- _What the task asks_: Find the string "return" in the listing and report every line that has it.
==*==
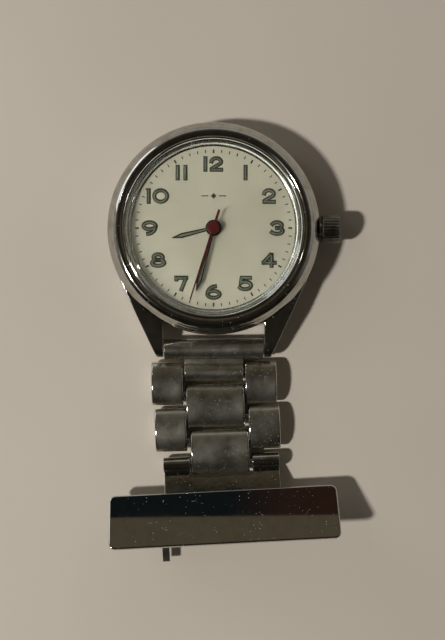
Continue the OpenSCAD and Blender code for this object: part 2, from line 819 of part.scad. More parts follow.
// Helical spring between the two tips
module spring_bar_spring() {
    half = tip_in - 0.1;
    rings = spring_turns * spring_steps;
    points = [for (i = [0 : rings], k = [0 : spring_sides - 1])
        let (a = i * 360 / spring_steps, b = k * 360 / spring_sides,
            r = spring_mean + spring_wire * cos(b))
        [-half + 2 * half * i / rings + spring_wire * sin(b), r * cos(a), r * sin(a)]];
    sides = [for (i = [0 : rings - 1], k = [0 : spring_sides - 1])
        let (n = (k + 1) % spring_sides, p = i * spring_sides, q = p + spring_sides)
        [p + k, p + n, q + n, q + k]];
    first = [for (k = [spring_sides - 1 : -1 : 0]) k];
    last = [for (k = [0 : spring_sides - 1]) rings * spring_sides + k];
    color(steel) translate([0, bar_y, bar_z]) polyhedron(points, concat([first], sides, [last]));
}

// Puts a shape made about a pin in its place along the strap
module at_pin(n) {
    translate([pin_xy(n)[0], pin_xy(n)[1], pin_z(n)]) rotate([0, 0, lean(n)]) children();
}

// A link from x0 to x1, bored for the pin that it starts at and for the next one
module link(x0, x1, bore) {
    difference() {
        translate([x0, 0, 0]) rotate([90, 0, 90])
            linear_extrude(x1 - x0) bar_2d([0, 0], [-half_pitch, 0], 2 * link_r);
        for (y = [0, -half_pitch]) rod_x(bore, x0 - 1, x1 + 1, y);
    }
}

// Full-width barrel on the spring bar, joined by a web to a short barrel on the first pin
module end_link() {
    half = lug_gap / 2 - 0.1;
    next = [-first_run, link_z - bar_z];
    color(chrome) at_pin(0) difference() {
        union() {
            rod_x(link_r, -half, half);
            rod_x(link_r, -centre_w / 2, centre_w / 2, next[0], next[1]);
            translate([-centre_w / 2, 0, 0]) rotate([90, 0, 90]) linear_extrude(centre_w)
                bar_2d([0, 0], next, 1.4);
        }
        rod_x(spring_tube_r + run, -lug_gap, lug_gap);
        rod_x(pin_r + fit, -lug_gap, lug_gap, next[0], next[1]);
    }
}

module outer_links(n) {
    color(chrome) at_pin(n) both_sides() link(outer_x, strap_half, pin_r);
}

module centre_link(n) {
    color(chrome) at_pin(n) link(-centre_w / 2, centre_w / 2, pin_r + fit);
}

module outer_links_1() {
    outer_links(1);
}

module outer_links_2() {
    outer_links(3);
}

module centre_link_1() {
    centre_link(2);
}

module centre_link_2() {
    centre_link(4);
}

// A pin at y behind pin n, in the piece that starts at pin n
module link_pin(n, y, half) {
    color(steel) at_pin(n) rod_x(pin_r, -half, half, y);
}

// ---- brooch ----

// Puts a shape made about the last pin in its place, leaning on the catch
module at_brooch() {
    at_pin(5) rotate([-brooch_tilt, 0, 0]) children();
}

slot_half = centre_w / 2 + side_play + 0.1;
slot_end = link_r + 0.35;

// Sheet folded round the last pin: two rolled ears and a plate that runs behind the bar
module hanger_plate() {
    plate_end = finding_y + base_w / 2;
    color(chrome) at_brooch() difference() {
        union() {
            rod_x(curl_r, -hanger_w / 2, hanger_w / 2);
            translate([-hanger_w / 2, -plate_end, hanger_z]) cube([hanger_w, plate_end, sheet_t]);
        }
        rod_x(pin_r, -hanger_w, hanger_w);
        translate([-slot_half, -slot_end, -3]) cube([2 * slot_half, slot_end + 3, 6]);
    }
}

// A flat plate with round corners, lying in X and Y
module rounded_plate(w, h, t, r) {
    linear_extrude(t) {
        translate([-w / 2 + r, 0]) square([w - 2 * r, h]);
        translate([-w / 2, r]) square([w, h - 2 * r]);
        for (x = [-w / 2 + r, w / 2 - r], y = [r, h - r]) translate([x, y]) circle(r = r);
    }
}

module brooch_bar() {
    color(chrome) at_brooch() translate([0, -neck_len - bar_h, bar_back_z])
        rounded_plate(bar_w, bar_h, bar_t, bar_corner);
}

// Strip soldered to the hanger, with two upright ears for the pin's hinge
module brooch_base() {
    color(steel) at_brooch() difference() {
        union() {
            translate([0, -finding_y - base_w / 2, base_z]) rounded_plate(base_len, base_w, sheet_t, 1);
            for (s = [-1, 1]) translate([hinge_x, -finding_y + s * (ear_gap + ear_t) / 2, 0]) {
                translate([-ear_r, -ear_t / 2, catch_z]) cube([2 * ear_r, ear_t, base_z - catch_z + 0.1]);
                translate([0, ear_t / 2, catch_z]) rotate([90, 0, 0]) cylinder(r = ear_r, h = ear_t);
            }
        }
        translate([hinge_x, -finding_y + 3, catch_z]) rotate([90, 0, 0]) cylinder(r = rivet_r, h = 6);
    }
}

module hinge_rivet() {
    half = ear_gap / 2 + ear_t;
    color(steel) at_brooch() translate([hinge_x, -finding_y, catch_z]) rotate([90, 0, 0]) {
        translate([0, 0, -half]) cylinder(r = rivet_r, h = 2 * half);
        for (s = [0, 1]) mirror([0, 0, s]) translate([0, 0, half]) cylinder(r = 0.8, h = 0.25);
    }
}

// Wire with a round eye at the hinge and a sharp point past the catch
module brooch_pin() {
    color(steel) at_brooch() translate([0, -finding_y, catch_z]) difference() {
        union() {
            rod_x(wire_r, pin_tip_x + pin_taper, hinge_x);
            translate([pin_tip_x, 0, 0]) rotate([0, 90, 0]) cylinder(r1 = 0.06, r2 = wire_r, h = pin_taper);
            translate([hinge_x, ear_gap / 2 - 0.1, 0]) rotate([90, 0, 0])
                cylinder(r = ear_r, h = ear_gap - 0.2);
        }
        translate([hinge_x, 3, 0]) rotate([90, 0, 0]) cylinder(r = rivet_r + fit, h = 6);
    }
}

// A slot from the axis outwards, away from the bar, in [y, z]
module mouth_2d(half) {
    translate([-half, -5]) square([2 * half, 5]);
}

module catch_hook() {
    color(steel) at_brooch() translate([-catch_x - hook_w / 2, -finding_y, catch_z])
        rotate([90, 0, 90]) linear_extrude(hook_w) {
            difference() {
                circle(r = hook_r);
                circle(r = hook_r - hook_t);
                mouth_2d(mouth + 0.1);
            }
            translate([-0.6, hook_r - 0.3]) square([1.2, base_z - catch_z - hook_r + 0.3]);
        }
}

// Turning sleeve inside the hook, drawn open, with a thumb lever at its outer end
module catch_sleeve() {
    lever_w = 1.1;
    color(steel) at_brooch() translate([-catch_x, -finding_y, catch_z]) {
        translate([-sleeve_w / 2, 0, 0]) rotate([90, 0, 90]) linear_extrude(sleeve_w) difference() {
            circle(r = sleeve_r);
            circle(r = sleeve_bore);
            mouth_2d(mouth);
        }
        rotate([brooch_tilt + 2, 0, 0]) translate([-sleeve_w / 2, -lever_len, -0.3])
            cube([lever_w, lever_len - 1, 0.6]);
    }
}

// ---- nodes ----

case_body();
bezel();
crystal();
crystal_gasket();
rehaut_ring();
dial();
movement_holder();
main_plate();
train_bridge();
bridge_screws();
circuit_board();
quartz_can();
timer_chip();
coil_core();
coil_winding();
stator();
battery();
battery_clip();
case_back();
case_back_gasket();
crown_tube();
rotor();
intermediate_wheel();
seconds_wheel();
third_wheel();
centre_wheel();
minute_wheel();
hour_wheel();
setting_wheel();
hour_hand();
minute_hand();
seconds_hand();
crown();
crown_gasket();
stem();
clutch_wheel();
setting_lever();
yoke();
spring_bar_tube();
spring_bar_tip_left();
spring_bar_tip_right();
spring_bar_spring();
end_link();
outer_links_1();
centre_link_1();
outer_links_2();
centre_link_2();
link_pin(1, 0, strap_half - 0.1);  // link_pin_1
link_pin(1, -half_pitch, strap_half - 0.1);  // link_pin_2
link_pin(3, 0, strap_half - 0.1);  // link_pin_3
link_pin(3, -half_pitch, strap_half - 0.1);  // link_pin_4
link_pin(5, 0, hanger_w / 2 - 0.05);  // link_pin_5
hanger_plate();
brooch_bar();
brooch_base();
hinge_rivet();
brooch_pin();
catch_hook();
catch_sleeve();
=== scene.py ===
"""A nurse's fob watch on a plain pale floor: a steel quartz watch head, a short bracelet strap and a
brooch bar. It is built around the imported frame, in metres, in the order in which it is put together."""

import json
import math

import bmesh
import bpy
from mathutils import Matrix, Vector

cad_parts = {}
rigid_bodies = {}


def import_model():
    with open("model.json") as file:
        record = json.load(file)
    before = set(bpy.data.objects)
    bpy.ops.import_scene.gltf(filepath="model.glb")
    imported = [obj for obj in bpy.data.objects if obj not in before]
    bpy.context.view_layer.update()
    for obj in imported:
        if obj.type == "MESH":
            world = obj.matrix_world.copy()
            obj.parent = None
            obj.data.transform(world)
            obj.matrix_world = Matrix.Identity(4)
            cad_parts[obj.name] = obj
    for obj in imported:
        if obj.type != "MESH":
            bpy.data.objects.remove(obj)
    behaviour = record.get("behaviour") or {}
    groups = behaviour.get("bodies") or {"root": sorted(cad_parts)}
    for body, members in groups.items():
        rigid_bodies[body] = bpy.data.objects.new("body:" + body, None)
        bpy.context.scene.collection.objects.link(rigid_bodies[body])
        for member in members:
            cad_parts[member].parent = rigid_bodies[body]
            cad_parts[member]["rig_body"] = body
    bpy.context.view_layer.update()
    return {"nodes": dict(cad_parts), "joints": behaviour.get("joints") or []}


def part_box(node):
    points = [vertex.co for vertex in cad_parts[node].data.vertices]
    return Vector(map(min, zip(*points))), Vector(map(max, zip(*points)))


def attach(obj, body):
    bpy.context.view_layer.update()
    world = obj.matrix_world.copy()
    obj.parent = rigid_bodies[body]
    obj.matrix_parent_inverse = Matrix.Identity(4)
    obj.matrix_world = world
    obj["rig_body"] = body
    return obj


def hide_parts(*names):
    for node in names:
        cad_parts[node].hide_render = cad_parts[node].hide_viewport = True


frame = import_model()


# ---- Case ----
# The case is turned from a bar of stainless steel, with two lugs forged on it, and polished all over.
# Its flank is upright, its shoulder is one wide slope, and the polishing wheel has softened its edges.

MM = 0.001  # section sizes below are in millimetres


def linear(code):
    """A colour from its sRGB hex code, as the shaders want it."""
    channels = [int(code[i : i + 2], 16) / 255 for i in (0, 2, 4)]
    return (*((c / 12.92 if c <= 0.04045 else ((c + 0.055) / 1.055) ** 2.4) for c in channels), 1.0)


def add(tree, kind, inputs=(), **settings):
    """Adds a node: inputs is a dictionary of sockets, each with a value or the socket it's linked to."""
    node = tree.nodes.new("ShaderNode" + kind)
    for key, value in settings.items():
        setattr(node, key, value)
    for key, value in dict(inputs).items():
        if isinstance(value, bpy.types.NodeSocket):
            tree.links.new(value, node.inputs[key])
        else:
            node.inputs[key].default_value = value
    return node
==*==
- _Worked answer_:
    return {"nodes": dict(cad_parts), "joints": behaviour.get("joints") or []}
    return Vector(map(min, zip(*points))), Vector(map(max, zip(*points)))
    return obj
    return (*((c / 12.92 if c <= 0.04045 else ((c + 0.055) / 1.055) ** 2.4) for c in channels), 1.0)
    return node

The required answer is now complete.